For "set -b" in scripts, well, only an idiot would do that in something
that matters (as distinct from something designed to test how set -b works)
as having random "job finished" notifications about async jobs that the
user most probably never knew existed seems like a stunningly poor design
choice, and I can't imagine what other purpose it can have.  So for that
case I simply don't care what happens.

However one thing is clear, once wait returns status to a user/script about a
completed job/process (or otherwise deals with it, in the case of just "wait"
or "wait pid1 pid2 pid3 ... pidN" for all the pid args except pidN even though
their status is never returned - the script writer knew that would happen when
such a wait command was written) then the process is effectively gone forever.
"Effectively" as I don't mind retaining it in the jobs table, if there are
other processes in the job which have not yet completed, until the whole
job is done - but it must never be found again by a "wait" command.

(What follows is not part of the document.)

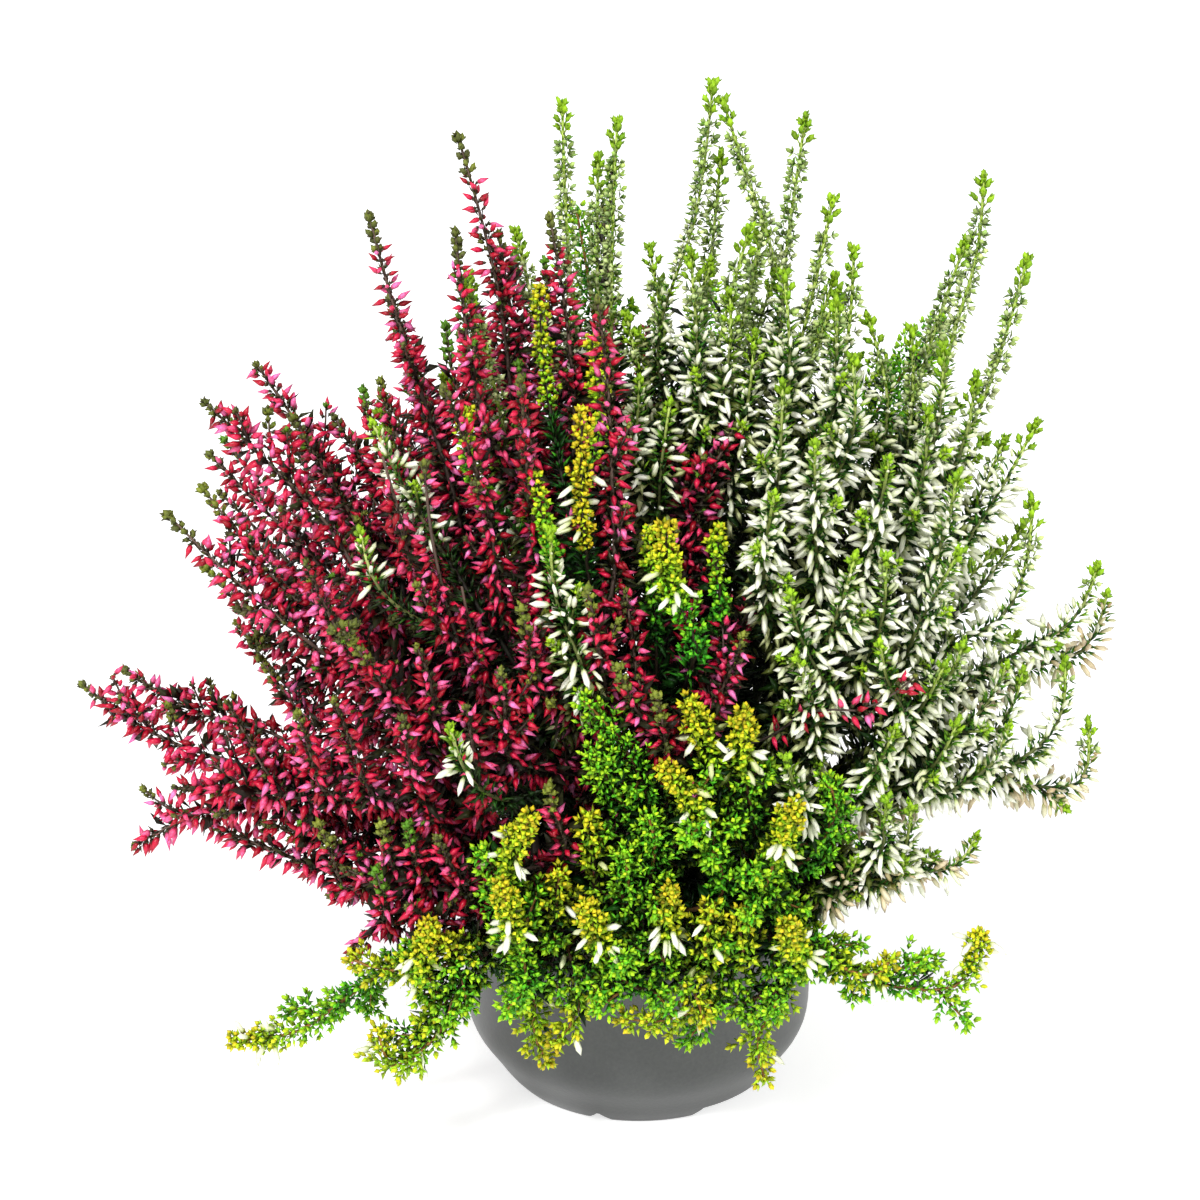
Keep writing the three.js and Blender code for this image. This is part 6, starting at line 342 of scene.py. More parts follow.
        (0.3, 1.0, 0.0, 0.0, 0, 0, "leafy", [(32.1, -41.8, 66.9), (38.9, -49.9, 77), (47.4, -60.1, 81.2), (55.9, -70.1, 73.8), (57.1, -76.9, 61.8), (50.9, -77.9, 48.4), (53.3, -80.1, 34)]),
    ]),
    ("golden_branch_04", 1.0, [(31.5, -44.5, 56.4), (36.2, -54.9, 80.1), (45.9, -67.5, 99.8)], [
        (0.97, 1.0, 0.0, 0.0, 0, 0, "gold", [(45.4, -66.8, 98.7), (49.4, -77.9, 115.2), (46.9, -87.7, 132.8), (43.9, -94.7, 151.7), (44.2, -102.1, 170.6)]),
        (0.3, 1.0, 0.0, 0.0, 0, 0, "gold", [(34.3, -50.7, 70.7), (41, -62.9, 84.2), (46.9, -79.9, 91.3), (51.4, -90.1, 106.4), (55.8, -96.7, 124.1), (59.8, -104.1, 141.6)]),
        (0.6, 1.0, 0.0, 0.0, 0, 0, "frond", [(38.2, -57.4, 84.1), (44.1, -64.4, 94.2), (53.9, -69.9, 102), (65.5, -74.1, 108.2), (70.7, -79.4, 119.4), (73.3, -84.7, 131.8), (68.8, -90.1, 143)]),
    ]),
    ("golden_branch_05", 1.0, [(38, -36.4, 56.4), (45.3, -45.8, 72.2), (56.9, -60.5, 78.4)], [
        (0.6, 1.0, 0.0, 0.0, 0, 0, "gold", [(47.6, -48.7, 73.5), (54.8, -57.9, 80.8), (62, -68.4, 79), (67.4, -78.6, 71.9), (64.5, -88, 80), (60.4, -95.6, 90.6), (57.5, -104.1, 101)]),
        (0.3, 1.0, 0.0, 0.0, 0, 0, "tail", [(42.4, -42, 65.9), (50.1, -52.6, 80.2), (58.9, -68.5, 77.3), (76, -70, 68.8), (94.6, -70, 62), (114, -70.1, 62.8), (120.3, -70.1, 81.3)]),
        (0.97, 1.0, 0.0, 0.0, 0, 0, "leafy", [(56.2, -59.6, 78), (61.3, -65.3, 81.8), (67.4, -70.5, 80.8), (73, -73.7, 75.3), (79.4, -76.6, 70.6), (87.6, -78.4, 70.6), (91.9, -80.1, 77.4)]),
    ]),
    ("golden_branch_06", 1.0, [(27.7, 12.5, 56.4), (28.5, 15.4, 97.8), (33.3, 15.1, 139.6)], [
        (0.3, 1.0, 0.0, 0.0, 0, 0, "frond", [(28.2, 14.2, 81.2), (29.8, 21.1, 125.5), (22.7, 35.2, 167.3), (29.8, 48.2, 209.8), (38.2, 66, 250.4)]),
        (0.97, 0.72, 0.0, 0.0, 0, 0, "frond", [(33, 15.1, 137.1), (46.3, 11, 153.9), (63.3, 7.8, 168.7), (73.3, 12.1, 190.7), (83.6, 16.3, 212.6), (96.8, 18.6, 233.2), (111.1, 20.1, 253.2)]),
    ]),
    ("golden_branch_07", 1.0, [(21.2, 20.7, 56.4), (23.2, 24, 70.1), (31.5, 29, 76.8)], [
        (0.6, 0.92, 0.0, 0.0, 0, 0, "leafy", [(24.9, 25, 71.5), (31.8, 32, 82), (38.5, 39.7, 70.1), (46.9, 51.7, 71.1), (54.2, 64.4, 65.2), (60.2, 73.6, 54), (64.6, 79.1, 39.8)]),
        (0.3, 1.0, 0.0, 0.0, 0, 0, "leafy", [(22.4, 22.7, 64.6), (25.6, 29.8, 81.5), (18.9, 43.3, 72.6), (18.3, 60.8, 74.6), (14.7, 75.3, 64.2), (15.1, 86, 48.5), (16.1, 96.1, 32.4)]),
        (0.97, 1.0, 0.0, 0.0, 0, 0, "leafy", [(31, 28.7, 76.4), (42.3, 28.5, 76.7), (51.6, 21.1, 68), (61.8, 30.7, 72.4), (72.9, 38.7, 69.3), (82.8, 42.2, 58.6), (85.9, 50.2, 46.3)]),
    ]),
    ("golden_branch_08", 1.0, [(5.8, 12.1, 56.4), (4.6, 13.7, 105.2), (3.1, 17.4, 155.6)], [
        (0.97, 1.0, 0.0, 0.0, 0, 0, "frond", [(3.2, 17.1, 152.6), (0.6, 21, 185.6), (1.1, 25.2, 218.8), (-0.9, 32, 251.4), (-6.3, 42.1, 282.8)]),
    ]),
    ("golden_branch_09", 1.0, [(-6.1, 15.8, 56.4), (-8.8, 17.9, 68.9), (-15.6, 23.5, 77.7)], [
        (0.6, 1.0, 0.0, 0.0, 0, 0, "leafy", [(-10.1, 19.1, 70.6), (-6, 33.1, 71.9), (-7.1, 47.2, 73.2), (-12.6, 59.8, 70.1), (-15.3, 71, 61.1), (-20.2, 82.1, 52.9), (-25.3, 93.1, 44.7)]),
        (0.3, 1.0, 0.0, 0.0, 0, 0, "leafy", [(-7.7, 17.1, 63.9), (-22, 26.3, 68.5), (-34.9, 37.4, 71.9), (-47.5, 48.1, 66.8), (-56, 54.9, 53.1), (-63.3, 60.6, 38.2)]),
        (0.97, 1.0, 0.0, 0.0, 0, 0, "leafy", [(-15.1, 23.2, 77.2), (-24.6, 23.5, 79.7), (-31.6, 17.6, 70.2), (-40.9, 20.5, 71.5), (-52.3, 24.9, 68), (-63, 27.7, 60.9), (-68.1, 27.8, 49.2)]),
    ]),
    ("golden_branch_10", 1.0, [(-6.6, -40, 56.4), (-15.4, -50.5, 74.1), (-29.3, -67, 80)], [
        (0.3, 1.0, 0.0, 0.0, 0, 0, "tail", [(-11.9, -46.3, 67), (-24.3, -58.7, 80.3), (-38.4, -75.5, 79.5), (-59.8, -76, 75.3), (-76.9, -75.2, 61.7), (-94.5, -74.7, 48.4), (-114.5, -74.1, 45.3)]),
        (0.97, 1.0, 0.0, 0.0, 0, 0, "gold", [(-28.5, -66, 79.6), (-35, -74.7, 81.8), (-42.3, -82.5, 79.6), (-49.5, -88.7, 74), (-53.8, -93.5, 78.8), (-52.4, -96.6, 89.2), (-49.8, -100.1, 99.3)]),
        (0.78, 1.0, 0.0, 0.0, 0, 0, "leafy", [(-23.2, -59.7, 77.4), (-30.8, -67.6, 82.2), (-38.9, -75.3, 82.4), (-46.6, -82.3, 78.3), (-56.4, -84.9, 75.5), (-66.8, -84.1, 75.8), (-76.5, -84.1, 79.5)]),
        (0.42, 1.0, 0.0, 0.0, 0, 0, "leafy", [(-14, -48.8, 71.3), (-21, -58.6, 78.2), (-28.2, -70.1, 81.2), (-35.1, -81.3, 77.5), (-43.7, -83.6, 67.5), (-52, -83.5, 56.2), (-58.4, -84.2, 43.7)]),
        (0.66, 1.0, 0.0, 0.0, 0, 0, "leafy", [(-19.9, -55.8, 76), (-28.4, -66.7, 81.4), (-36.5, -76.7, 74.7), (-43, -83, 62.7), (-51.6, -86.6, 51.1), (-62.7, -87.2, 42.6), (-67.5, -88.1, 57.2)]),
        (0.54, 1.0, 0.0, 0.0, 0, 0, "leafy", [(-16.5, -51.8, 74.6), (-23.2, -60.6, 81), (-29.6, -70.2, 84.1), (-35.7, -80.1, 82.2), (-41.9, -88.9, 84.4), (-47.4, -96.1, 91.2)]),
    ]),
    ("golden_branch_11", 1.0, [(8.9, -28.8, 56.4), (4.2, -35, 123.5), (-4.9, -43.2, 190.3)], [
        (0.3, 1.0, 0.0, 0.0, 0, 0, "thin", [(6.1, -32.5, 96.7), (2.2, -38.5, 129), (-0.5, -48.2, 160.3), (-1.3, -63.2, 189.7), (-3.8, -70.7, 220.8), (-3.9, -66.1, 253.1)]),
        (0.75, 1.0, 0.0, 0.0, 0, 0, "slim", [(-0.4, -39.1, 156.9), (-4.6, -40.6, 187.4), (-9.9, -32, 216.4), (-15, -20.9, 244.8), (-17.4, -12.1, 274)]),
        (0.97, 1.0, 0.0, 0.0, 0, 0, "slim", [(-4.4, -42.7, 186.3), (-5.5, -44.2, 202.2), (-3.9, -43.3, 218.1), (0.6, -39.8, 233.1), (0.8, -35.2, 248.1), (-1, -30.1, 263.1)]),
        (0.6, 1.0, 0.0, 0.0, 0, 0, "nib", [(2.3, -36.6, 136.9), (-1.5, -39.8, 157.1), (-6.3, -43.3, 177), (-15.2, -48.1, 195.1), (-26.3, -53.7, 211.8), (-37.2, -58.6, 228.8), (-38.7, -54.1, 248.3)]),
        (0.45, 1.0, 0.0, 0.0, 0, 0, "nib", [(4.6, -34.3, 116.8), (1.6, -38.5, 137.8), (-1.6, -43.5, 158.5), (-5.5, -52.3, 177.8), (-9.7, -63.4, 195.9), (-14.1, -74.2, 214.1), (-17.8, -72, 234.4)]),
    ]),
    ("golden_branch_12", 1.0, [(1.1, -47.2, 56.4), (-3.1, -55.9, 75.3), (-10.8, -72, 88.5)], [
        (0.97, 1.0, 0.0, 0.0, 0, 0, "gold", [(-10.4, -71, 87.7), (-14.8, -80.5, 94.9), (-23.6, -88.1, 99), (-31.2, -94.8, 105.2), (-28.2, -99, 116.9), (-23.9, -103.4, 128.2), (-19.1, -108.1, 139.2)]),
        (0.5, 1.0, 0.0, 0.0, 0, 0, "gold", [(-3.1, -55.9, 75.3), (-8.5, -68.3, 82.2), (-14.2, -81.9, 79.9), (-19.6, -95.3, 76.5), (-22.7, -100.7, 89.9), (-25.4, -105, 104.3), (-28.5, -110.1, 118.4)]),
        (0.3, 0.85, 0.0, 0.0, 0, 0, "leafy", [(-1.4, -52.4, 67.8), (-5.9, -65.8, 77), (-10.5, -80.4, 84.6), (-12, -88.5, 99.4), (-10.7, -96.1, 114.9)]),
        (0.7, 1.0, 0.0, 0.0, 0, 0, "leafy", [(-6.2, -62.3, 80.6), (-7.8, -70.6, 87.8), (-5.2, -77.3, 96), (0.1, -82.5, 104.3), (-0.4, -87.2, 113.9), (-2.2, -91.6, 123.8), (-2.2, -96.1, 133.9)]),
    ]),
    ("golden_branch_13", 1.0, [(7.3, -38.7, 56.4), (3.3, -48.9, 73.4), (-4.1, -67.4, 81.2)], [
        (0.97, 0.85, 0.0, 0.0, 0, 0, "leafy", [(-3.6, -66.3, 80.8), (-9.9, -75.3, 84.8), (-20.3, -80.5, 85), (-21.4, -82.9, 76.1), (-18.7, -83, 64.8), (-19.2, -83.6, 53.2), (-14.6, -84.1, 42.3)]),
        (0.6, 0.96, 0.0, 0.0, 0, 0, "leafy", [(1.8, -52.6, 75), (-1.5, -63, 80.2), (-4.9, -74, 82.8), (-8.8, -84.9, 81.9), (-4.8, -87.2, 72.1), (-6.2, -88.4, 61.4), (-13.5, -90.1, 52)]),
        (0.3, 1.0, 0.0, 0.0, 0, 0, "leafy", [(4.9, -44.8, 66.6), (3, -51.8, 73.6), (1.3, -59.2, 80.2), (0.8, -69.1, 81.7), (1.6, -79, 78.7), (0.8, -88.7, 75.1), (1.4, -96.1, 70.5)]),
    ]),
    ("golden_branch_14", 1.0, [(11.7, -48.2, 56.4), (14.7, -56.6, 82.1), (19.8, -71.1, 104.5)], [
        (0.97, 1.0, 0.0, 0.0, 0, 0, "gold", [(19.4, -70.2, 103.2), (24.3, -77.6, 115), (36.1, -81.7, 122.5), (42.1, -86.1, 133.5), (36.8, -90.6, 146.6), (32.1, -95.3, 159.8), (27.4, -100.1, 173)]),
        (0.6, 1.0, 0.0, 0.0, 0, 0, "frond", [(15.7, -59.5, 86.6), (19.3, -73.8, 107.2), (17.3, -85, 128.9), (9.5, -90.1, 152.1), (-4.2, -96.1, 172.2)]),
        (0.75, 1.0, 0.0, 0.0, 0, 0, "frond", [(17.2, -63.8, 93.3), (17.6, -73.2, 109), (11.1, -81.8, 124.4), (4.9, -89.9, 140.2), (-1, -98.1, 156.2)]),
        (0.3, 1.0, 0.0, 0.0, 0, 0, "gold", [(13.5, -53.3, 71.8), (18.8, -64.7, 86.4), (29.3, -78.9, 93.4), (38.3, -90.9, 103.6), (36.6, -95, 122.2), (29.8, -100.4, 139.4), (19.4, -106.1, 154.6)]),
        (0.45, 1.0, 0.0, 0.0, 0, 0, "frond", [(14.4, -55.8, 79.5), (16.7, -64.8, 91.6), (17.1, -76.7, 100.9), (16.7, -89.2, 109.5), (17.9, -95.4, 123.2), (15.7, -102.1, 136.7)]),
    ]),
]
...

Part of the point of the "jobs" command is to clean up old completed
stuff (rarely needed interactively for that purpose, but "jobs>/dev/null"
in a script can be useful, just to keep the shell's data structs smaller
if the script is never going to want the status, but nor does it want the
potential delay that doing "wait" might entail, if some jobs are still
running).   So, anything jobs reports as Done should always be removed.
No questions asked.

There's one issue that people seem to ignore in all of this ... shells
clean up zombie processes as soon as they're able (they don't leave them
hanging in the kernel until the user decides to wait/jobs to clean up).

That has two effects - first, there's no need to clean up async jobs in
order to avoid clogging the kernel's process table, or reaching the max
number of children the kernel permits a process to have - the shell has
already dealt with that issue, all that remains is shell data structure
memory, which is relatively cheap, and if an application (script) isn't
going to run for long enough to really matter, then it can never clean
up if it doesn't need to, when the script is done and the shell exits,
all its memory goes with it.   (Long running scripts, like long running
anything else, should clean up of course.)

And second, once the shell has reaped a zombie process, there's nothing
to stop the kernel from assigning the same pid to another process the
shell forks.   That is, we could have:

        cmd1 &  X=$!

        # time passes doing other work, cmd1 finishes, shell reaps zombie

        cmd2 &  Y=$!

at this point it is possible (if unlikely) that $X = $Y  (both processes
assigned the same pid by the kernel).   This means a later

        wait $X

might instead wait for cmd2 rather than cmd1 (and vice versa).   There's
not a lot that can really be done (though I have considered looking up the
result of fork() in both parent and child (via getpid() in the child) and
simply aborting that child if the pid returned is currently known to the
shell - there's really no other solution I can see to this problem (this is
easy and safe to do, as both parent and shell share the data immediately
after the fork() - each knows exactly what the other will do).  Just abandon
that fork() and do another, and hope for a better pid next time (one the
shell doesn't currently know.)

But to avoid this being likely, it is important that the shell rid itself
of old data related to now extinct pids at the earliest possible moment.
As soon as the shell has dealt with them to meet the needs of the script
or user (they've been subject of a wait or jobs) then they should be gone.
Scripts must not be encouraged to believe they can ask again later (for the
above reason) - this means the chances of a fork() needing to be abandoned
are smaller than they would be had the shell been collecting pids of its
long dead children (and what killed them) as some kind of souvenir to show
off to anyone who asks to look...

kre

ps: full disclosure: the NetBSD sh doesn't yet implement -b (it
understands the option, but does nothing with it) -- I have been
considering fixing that recently though.   I'm yet to decide (and
I don't think it is specified) whether it is the state of -b when
an async job is started, or its state when that job completes, which
matters (it cannot be both I don't think - not rationally anyway.)